Now, another thing I’ve thought about, is that Baconians believe that a small group of Bacon’s closest friends that loved literature, were in on his writing under the pseudonym of Shakespeare. Naturally, they were sworn or obligated to keep this a secret amongst themselves. A small group of others (the Queen, some nobility, Ben Jonson) either knew or suspected this also. And if this was true, then these and other insightful readers, who also had met or knew about the actor/businessman from Stratford, would also have understood that this man couldn’t possibly have been the real author.

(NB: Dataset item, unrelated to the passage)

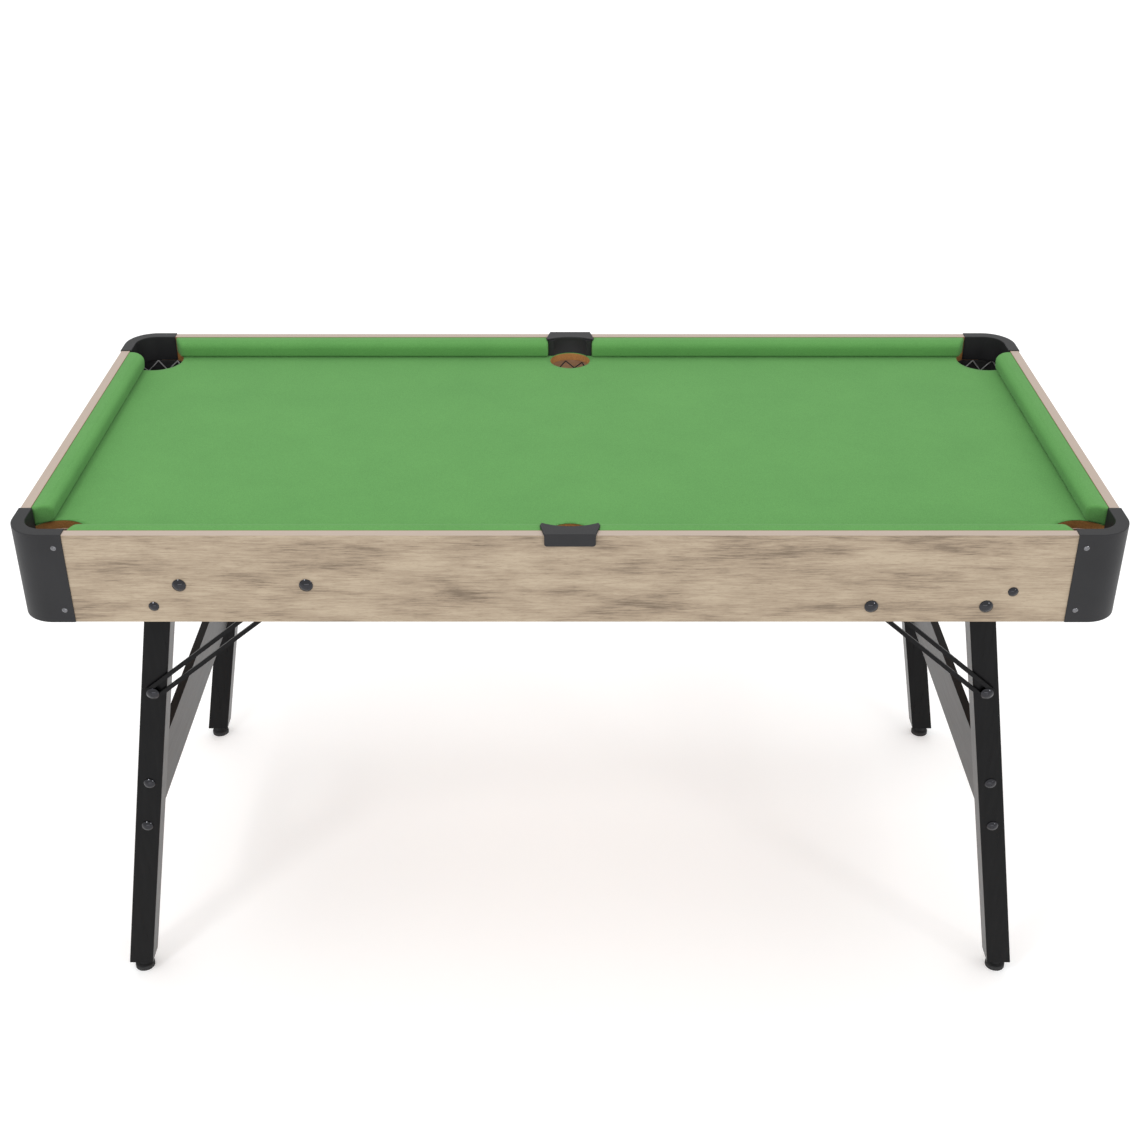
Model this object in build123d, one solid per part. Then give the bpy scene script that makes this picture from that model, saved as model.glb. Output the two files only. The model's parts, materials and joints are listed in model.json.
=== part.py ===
from build123d import *
import os
from math import atan2, cos, degrees, hypot, radians, sin, sqrt

# A small pool table on two folding leg frames. Millimetres, +Z up, +X along the table,
# with the origin on the floor under the table's middle. The front is -Y and the left is -X.

# Overall sizes
table_length = 1490.0
table_width = 713.0
rail_height = 800.0
apron_height = 133.0
apron_thickness = 14.0

# Bed and cloth
bed_drop = 27.0
bed_thickness = 12.0
cloth_thickness = 0.8

# Pockets: each centre is measured in from the outer faces
corner_pocket_inset = 50.0
corner_pocket_radius = 44.0
middle_pocket_inset = 51.0
middle_pocket_radius = 33.5
net_wall = 1.5
net_gap = 1.0
corner_net_depth = 66.0
middle_net_depth = 46.0

# Cushions
cushion_width = 26.4
cushion_drop = 0.5
cushion_end_cut = 12.0
cushion_nose_radius = 7.0

# Corner caps
cap_seat = 0.7
cap_corner_radius = 46.0
cap_skin = 1.5
cap_liner = 2.5
cap_void_radius = 14.0
cap_edge_radius = 1.0
apron_end_gap = 2.0

# Middle pocket plates
plate_outer_half_width = 34.0
plate_inner_half_width = 40.0
plate_horn_half_width = 38.0
plate_horn_depth = 31.0
plate_side_depth = 25.0
plate_middle_depth = 21.0
plate_thickness = 3.0
plate_edge_cut = 0.8
plate_lip_height = 15.0
plate_lip_corner = 4.0
plate_set_back = 0.5
plate_liner_half_width = 36.0
cushion_plate_gap = 0.5

# Small screws through the caps
screw_head_radius = 3.75
screw_head_height = 1.6
screw_shank_radius = 1.5
cap_screw_edge = 12.0
cap_screw_top = 20.0
cap_screw_bottom = 19.0
screw_bite = 11.0

# Bolts through the long aprons
large_head_radius = 9.25
large_head_height = 5.0
small_head_radius = 7.0
small_head_height = 4.0
bolt_radius = 4.0
bolt_clearance = 0.05
nut_radius = 7.0
nut_height = 5.0

# Where the bolts are: inset from the table's end, and drop below the rail
pivot_inset = 184.6
pivot_drop = 108.6
left_anchor_inset = 392.1
left_anchor_drop = 75.7
right_anchor_inset = 339.3
right_anchor_drop = 108.6
left_bearer_inset = 222.4
left_bearer_bolt_drop = 75.7
left_bearer_foot_drop = 88.0
right_bearer_inset = 151.3
right_bearer_bolt_drop = 85.8
right_bearer_foot_drop = 98.0
bearer_thickness = 18.0
bearer_bolt_bite = 40.0
ledger_size = 12.0
ledger_pocket_gap = 8.0

# Legs
leg_section = 36.0
leg_edge_radius = 1.5
leg_splay = 9.62
leg_face_gap = 11.0
leg_clear_of_floor = 21.0
brace_pin_drop = 158.1
brace_head_radius = 9.0
brace_head_height = 5.0
brace_washer_height = 2.0
stretcher_near = 295.6
stretcher_depth = 134.0
stretcher_thickness = 12.0
stretcher_screw_inset = 27.0
stretcher_screw_bite = 25.0
stretcher_head_radius = 8.5
stretcher_head_height = 5.5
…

But for those in the aristocracy, especially that may have felt lampooned in the Shakespeare works, and those in the universities, and those in the close knit writing community, that understood this but that didn’t know who the real author was, how could Bacon have tried to put them off the scent, or been prepared to plausibly deny that he was the hidden author? One hypothesis I’ve had is that Bacon deliberately put in enough hints of Oxfordian connections, including even a clever cipher or two, that could be used to suggest Oxford’s possible authorship, especially after Oxford had died. If this was the case then Oxford himself may have even approved of this as long as he was not portrayed in any negative light. Some Bacon papers have been found to have been in Oxford’s possession. And they certainly would have known each other at Burghley’s home and at the court.
Now a counter argument would be that such evidence actually supports Oxford as the real Shakespeare. But this would only be true if there wasn’t more and better evidence for Bacon, which I believe there is.
In any case, I do believe that any argument for any possible alternate candidate has to account for at least some of the good evidence used to support other candidates.